YOUR OBJECTIVE: Pick out each line with the word "code" from the material that follows.

DATA ROWS:
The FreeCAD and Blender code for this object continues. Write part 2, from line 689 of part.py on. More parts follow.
--
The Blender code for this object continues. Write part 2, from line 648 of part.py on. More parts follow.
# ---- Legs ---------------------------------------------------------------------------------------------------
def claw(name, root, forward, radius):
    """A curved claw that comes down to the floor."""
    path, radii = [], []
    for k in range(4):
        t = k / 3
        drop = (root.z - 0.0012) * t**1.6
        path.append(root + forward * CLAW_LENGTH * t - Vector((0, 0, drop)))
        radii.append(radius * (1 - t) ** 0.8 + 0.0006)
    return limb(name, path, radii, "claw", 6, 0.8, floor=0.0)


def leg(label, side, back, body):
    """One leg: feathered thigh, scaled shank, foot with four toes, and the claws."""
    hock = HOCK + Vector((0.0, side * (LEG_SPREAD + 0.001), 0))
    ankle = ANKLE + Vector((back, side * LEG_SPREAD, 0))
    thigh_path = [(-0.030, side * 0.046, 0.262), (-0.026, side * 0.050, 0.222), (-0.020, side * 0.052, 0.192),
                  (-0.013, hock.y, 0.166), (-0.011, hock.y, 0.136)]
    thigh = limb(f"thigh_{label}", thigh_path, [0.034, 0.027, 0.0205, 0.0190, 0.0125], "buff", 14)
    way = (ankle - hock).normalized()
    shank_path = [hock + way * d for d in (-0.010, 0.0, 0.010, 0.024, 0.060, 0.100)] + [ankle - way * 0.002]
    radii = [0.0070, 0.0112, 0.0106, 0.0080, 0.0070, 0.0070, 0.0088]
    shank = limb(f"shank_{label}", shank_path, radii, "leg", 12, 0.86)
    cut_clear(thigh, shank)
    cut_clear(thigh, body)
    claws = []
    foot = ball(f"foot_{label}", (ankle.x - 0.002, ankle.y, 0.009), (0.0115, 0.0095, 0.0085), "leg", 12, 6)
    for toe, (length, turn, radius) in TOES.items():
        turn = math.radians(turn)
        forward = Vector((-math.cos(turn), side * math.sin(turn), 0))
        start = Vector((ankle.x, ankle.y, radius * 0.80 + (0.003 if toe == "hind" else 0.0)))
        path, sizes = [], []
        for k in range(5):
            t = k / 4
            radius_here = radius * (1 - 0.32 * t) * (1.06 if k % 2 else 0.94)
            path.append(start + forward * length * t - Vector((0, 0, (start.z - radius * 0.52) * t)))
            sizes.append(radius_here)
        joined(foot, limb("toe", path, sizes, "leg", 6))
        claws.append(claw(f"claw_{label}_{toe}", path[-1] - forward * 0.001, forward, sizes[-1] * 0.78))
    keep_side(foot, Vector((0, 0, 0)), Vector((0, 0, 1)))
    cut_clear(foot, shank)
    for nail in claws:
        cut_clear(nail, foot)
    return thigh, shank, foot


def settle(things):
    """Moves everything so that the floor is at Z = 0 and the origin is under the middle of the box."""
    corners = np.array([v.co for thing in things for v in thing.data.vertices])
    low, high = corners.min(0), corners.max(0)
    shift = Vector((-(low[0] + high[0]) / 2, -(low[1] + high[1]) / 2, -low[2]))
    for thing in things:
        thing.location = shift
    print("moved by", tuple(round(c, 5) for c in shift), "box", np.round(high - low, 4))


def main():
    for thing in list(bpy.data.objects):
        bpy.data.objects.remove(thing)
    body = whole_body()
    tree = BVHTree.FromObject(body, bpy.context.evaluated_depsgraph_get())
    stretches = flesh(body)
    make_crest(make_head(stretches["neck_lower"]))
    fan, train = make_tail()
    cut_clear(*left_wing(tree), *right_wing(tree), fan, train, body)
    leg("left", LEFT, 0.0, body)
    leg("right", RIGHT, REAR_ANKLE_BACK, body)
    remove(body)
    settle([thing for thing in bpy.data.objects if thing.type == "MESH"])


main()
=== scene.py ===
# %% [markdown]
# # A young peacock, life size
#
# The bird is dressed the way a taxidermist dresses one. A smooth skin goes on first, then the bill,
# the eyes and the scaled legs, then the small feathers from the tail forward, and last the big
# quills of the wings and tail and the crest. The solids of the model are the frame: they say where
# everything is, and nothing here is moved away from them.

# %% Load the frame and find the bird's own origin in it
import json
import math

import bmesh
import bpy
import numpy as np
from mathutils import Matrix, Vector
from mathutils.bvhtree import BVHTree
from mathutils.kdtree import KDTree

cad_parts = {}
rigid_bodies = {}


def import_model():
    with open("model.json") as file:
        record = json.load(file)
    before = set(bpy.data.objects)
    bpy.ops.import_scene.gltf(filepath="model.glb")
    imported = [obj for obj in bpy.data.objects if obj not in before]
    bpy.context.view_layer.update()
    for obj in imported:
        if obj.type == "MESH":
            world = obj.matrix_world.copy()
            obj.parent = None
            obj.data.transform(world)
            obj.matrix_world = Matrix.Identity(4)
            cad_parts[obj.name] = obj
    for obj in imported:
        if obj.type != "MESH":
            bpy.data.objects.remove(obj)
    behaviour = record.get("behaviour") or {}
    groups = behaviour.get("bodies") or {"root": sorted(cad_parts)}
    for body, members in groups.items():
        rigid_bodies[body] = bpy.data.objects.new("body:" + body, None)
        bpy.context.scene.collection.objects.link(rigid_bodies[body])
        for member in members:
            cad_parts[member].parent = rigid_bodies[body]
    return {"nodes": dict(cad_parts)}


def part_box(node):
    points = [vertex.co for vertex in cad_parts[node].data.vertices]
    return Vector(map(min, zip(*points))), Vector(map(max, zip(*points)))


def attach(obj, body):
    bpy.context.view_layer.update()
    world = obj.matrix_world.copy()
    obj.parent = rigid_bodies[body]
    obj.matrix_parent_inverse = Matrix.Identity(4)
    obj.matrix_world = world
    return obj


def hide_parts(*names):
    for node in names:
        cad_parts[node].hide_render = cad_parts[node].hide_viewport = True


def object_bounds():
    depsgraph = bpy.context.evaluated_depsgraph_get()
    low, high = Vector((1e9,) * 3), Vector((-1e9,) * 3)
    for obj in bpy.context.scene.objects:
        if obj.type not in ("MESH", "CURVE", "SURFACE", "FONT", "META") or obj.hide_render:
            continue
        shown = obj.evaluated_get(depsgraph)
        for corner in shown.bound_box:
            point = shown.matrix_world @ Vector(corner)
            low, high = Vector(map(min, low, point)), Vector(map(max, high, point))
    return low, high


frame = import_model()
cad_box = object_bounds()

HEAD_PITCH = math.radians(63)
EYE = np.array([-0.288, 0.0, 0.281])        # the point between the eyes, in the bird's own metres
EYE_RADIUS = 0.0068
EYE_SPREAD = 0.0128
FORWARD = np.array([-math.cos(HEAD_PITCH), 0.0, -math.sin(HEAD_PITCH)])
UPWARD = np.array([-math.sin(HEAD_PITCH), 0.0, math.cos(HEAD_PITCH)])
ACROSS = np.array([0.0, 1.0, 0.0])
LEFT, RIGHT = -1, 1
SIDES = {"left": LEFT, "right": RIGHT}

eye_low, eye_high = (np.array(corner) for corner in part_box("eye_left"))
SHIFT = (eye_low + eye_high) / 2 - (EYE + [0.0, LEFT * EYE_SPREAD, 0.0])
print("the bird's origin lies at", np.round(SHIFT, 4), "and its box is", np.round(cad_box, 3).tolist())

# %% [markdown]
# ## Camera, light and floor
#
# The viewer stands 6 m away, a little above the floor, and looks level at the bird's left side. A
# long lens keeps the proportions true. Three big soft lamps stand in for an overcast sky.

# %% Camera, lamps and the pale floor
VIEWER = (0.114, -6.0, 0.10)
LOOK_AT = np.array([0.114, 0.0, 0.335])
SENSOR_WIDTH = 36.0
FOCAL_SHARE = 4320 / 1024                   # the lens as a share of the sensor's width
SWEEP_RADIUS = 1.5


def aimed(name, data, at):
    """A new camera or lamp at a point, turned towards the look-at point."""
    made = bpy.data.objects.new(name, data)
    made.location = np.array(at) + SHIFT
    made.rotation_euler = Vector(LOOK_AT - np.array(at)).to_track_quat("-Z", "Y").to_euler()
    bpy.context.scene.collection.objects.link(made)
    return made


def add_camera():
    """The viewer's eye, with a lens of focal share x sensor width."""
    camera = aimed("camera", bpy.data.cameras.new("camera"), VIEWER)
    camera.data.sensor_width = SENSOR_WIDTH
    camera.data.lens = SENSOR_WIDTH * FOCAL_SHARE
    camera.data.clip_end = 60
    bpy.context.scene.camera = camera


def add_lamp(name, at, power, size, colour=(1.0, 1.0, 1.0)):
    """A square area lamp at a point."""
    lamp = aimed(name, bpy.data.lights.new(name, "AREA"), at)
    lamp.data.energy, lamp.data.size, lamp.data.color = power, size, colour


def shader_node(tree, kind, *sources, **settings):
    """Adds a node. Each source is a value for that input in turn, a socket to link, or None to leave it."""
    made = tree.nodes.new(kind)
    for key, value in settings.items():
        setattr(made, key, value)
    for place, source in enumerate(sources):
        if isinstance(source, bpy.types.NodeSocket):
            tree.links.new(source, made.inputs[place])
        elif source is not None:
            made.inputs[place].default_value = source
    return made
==
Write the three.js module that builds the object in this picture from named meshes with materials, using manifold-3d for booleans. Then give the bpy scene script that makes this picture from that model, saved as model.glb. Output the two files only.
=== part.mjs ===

EXERCISE SOLUTION:
The FreeCAD and Blender code for this object continues. Write part 2, from line 689 of part.py on. More parts follow.
The Blender code for this object continues. Write part 2, from line 648 of part.py on. More parts follow.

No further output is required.